— Directive —
Look through the material below and copy exactly the lines from the line with "What bpy script" to the line with "on each end.", those two lines included.

##############################

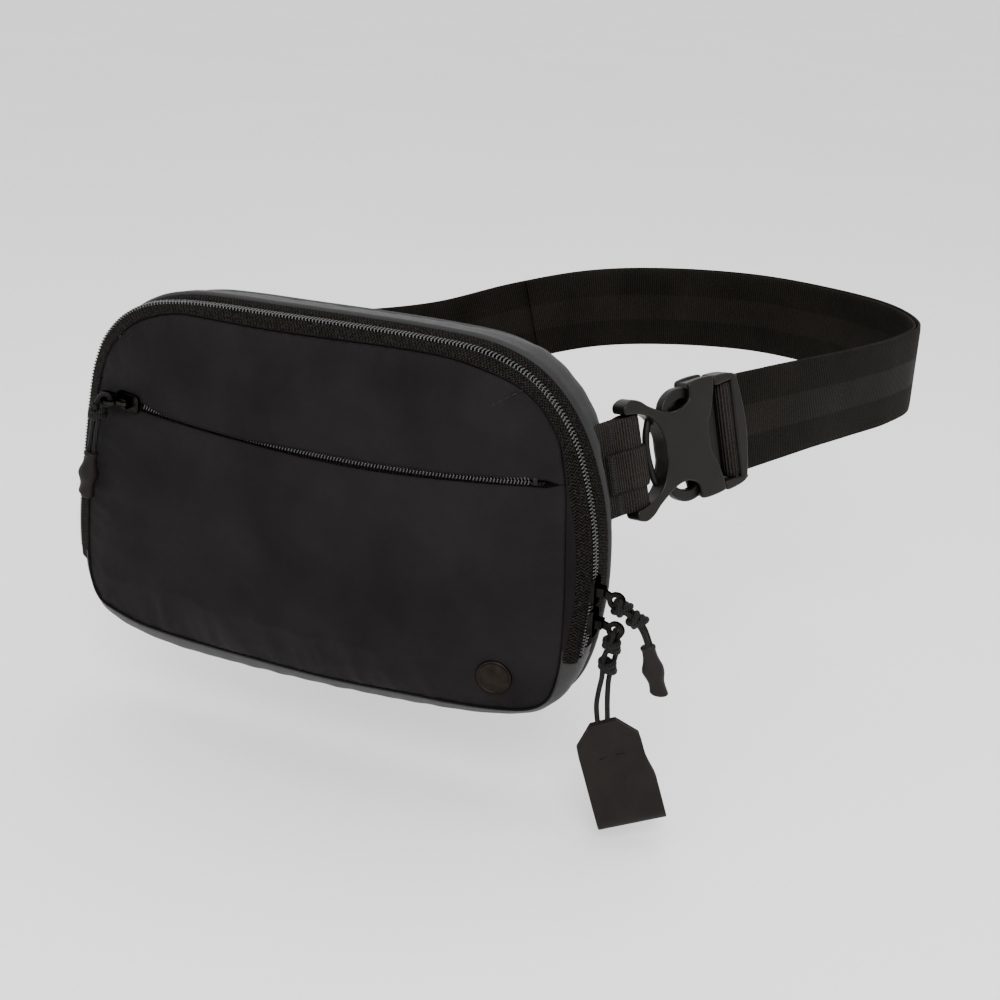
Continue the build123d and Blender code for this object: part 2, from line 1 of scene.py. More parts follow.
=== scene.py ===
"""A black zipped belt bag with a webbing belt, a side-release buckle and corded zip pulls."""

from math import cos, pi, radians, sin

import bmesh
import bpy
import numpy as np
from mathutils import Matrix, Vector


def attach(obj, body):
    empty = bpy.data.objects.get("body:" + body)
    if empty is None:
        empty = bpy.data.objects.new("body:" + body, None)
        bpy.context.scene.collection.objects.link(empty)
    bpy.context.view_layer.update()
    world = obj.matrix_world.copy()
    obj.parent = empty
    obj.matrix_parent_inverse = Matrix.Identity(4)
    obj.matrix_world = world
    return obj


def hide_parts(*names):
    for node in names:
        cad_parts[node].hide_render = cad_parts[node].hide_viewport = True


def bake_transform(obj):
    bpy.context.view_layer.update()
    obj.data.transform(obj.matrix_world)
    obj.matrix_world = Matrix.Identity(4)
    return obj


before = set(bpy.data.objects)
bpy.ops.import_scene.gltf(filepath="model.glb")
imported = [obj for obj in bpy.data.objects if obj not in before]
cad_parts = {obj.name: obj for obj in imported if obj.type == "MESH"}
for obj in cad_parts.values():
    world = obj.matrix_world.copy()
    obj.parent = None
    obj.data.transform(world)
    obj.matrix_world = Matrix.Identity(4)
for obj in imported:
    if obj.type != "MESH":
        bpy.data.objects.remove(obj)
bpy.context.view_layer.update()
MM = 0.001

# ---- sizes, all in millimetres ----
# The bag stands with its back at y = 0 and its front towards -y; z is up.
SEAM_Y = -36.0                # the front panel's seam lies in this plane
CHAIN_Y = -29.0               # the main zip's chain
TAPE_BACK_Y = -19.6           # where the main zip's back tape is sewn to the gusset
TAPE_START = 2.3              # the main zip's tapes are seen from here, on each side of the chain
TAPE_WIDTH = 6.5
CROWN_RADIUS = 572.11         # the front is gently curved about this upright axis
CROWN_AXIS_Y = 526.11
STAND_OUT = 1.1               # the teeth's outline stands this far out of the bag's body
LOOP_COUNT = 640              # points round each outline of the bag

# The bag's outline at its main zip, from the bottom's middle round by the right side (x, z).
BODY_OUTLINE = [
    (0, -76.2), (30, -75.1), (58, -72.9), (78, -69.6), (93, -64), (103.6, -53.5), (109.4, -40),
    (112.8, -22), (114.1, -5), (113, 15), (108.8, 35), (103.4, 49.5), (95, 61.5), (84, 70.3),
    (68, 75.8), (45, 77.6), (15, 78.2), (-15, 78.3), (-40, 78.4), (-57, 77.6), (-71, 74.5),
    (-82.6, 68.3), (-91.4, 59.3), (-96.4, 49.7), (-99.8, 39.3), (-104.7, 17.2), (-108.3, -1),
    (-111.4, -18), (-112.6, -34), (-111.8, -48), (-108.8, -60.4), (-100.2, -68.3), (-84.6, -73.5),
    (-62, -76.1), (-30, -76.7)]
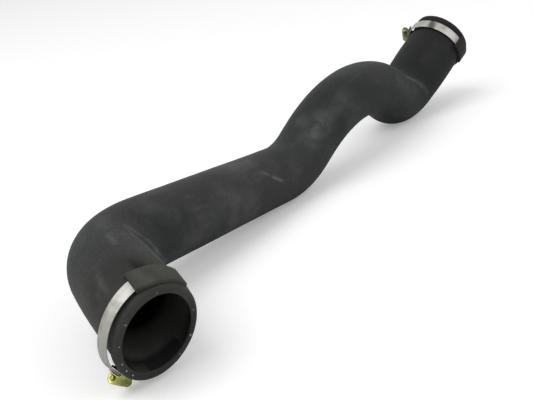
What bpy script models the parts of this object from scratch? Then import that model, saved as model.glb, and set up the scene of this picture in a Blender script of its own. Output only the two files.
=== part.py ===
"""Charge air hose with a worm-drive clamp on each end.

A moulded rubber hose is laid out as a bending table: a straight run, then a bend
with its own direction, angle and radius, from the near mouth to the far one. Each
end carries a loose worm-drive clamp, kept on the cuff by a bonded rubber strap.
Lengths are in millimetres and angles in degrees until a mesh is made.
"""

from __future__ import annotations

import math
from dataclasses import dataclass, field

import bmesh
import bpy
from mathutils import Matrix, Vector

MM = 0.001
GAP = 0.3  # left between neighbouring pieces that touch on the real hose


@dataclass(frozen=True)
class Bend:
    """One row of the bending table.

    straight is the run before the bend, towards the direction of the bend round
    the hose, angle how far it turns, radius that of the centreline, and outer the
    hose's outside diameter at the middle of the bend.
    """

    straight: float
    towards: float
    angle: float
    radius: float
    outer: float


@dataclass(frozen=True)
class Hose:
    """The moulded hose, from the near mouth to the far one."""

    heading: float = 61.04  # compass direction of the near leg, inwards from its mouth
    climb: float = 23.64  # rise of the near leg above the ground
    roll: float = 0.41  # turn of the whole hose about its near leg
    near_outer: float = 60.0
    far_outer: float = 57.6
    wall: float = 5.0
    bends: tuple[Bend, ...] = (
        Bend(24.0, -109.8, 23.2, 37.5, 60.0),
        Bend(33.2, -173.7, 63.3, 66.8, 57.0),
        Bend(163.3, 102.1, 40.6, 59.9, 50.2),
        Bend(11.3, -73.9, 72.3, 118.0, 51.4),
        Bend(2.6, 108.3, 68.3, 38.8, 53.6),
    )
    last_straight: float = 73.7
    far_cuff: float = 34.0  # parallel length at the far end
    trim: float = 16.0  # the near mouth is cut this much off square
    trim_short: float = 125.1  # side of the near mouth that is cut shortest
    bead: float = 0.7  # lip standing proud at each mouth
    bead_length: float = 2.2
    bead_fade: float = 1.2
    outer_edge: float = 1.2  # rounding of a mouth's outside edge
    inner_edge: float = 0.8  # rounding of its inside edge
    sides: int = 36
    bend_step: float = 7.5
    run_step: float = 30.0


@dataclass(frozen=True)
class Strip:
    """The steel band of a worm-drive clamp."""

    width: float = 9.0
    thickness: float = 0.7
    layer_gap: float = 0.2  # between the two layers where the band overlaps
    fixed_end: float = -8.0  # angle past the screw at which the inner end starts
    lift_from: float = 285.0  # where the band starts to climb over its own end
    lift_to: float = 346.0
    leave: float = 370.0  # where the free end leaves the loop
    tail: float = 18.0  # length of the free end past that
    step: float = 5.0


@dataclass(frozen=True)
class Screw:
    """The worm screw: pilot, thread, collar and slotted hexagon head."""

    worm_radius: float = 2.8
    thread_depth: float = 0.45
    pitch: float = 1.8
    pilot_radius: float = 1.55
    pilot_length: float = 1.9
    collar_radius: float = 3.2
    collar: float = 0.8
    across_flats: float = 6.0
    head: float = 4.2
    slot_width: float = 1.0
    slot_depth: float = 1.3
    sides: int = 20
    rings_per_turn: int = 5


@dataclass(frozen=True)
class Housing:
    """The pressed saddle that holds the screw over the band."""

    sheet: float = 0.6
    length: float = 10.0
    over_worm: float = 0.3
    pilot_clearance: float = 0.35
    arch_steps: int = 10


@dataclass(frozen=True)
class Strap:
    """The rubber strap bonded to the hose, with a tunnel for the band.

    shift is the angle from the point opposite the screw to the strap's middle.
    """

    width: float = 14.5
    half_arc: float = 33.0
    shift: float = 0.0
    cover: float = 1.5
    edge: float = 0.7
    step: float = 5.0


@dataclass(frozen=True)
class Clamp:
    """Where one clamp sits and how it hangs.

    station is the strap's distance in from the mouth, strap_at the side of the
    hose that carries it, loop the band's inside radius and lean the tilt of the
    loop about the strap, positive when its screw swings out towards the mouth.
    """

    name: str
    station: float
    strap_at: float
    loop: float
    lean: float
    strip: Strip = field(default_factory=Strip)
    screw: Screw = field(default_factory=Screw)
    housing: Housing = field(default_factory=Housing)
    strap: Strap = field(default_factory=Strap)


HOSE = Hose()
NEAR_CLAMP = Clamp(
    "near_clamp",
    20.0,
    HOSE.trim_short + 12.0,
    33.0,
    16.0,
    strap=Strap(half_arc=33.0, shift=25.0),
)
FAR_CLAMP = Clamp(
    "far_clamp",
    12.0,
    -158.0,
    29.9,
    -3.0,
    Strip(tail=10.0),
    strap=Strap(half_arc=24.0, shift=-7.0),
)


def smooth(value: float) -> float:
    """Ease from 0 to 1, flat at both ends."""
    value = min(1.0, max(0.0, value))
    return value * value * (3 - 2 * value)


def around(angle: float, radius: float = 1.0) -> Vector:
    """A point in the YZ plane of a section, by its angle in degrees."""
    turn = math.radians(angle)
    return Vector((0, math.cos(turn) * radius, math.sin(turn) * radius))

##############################

— Complete response —
What bpy script models the parts of this object from scratch? Then import that model, saved as model.glb, and set up the scene of this picture in a Blender script of its own. Output only the two files.
=== part.py ===
"""Charge air hose with a worm-drive clamp on each end.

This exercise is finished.